> **Material shown**:
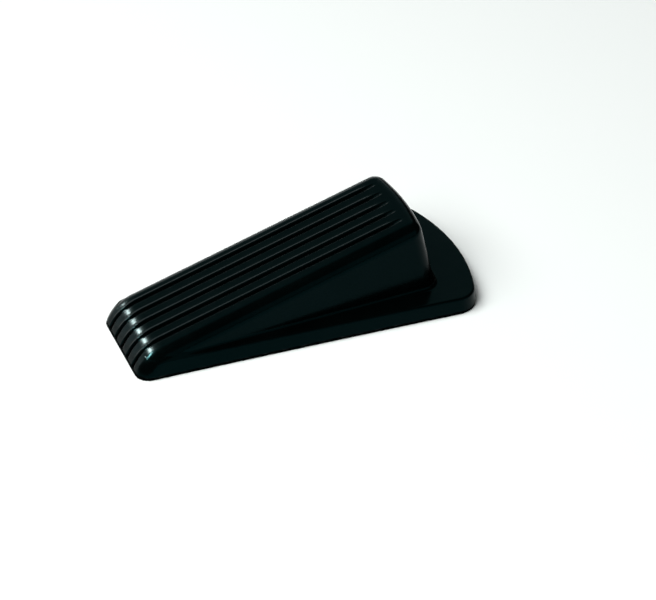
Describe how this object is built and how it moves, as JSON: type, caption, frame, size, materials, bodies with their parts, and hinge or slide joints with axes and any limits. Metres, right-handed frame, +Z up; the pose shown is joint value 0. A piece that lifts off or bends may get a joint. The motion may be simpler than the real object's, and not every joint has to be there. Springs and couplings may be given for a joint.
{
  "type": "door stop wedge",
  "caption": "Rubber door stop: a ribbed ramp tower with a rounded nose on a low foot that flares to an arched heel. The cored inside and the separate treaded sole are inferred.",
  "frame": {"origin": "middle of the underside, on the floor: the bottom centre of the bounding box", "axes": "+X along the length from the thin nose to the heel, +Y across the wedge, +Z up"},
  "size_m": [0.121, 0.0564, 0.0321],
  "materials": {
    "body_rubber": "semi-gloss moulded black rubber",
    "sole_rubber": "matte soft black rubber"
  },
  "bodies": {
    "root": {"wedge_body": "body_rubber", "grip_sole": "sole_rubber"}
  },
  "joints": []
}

...

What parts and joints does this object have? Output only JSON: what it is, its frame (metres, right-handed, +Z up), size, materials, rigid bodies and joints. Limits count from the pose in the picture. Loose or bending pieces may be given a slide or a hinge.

...

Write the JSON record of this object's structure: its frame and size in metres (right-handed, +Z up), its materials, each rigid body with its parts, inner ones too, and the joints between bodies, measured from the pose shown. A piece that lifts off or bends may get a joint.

> **Written task**: Every line that holds the word "this" counts once; state the total number of such lines and nothing else.

> **Output**: 3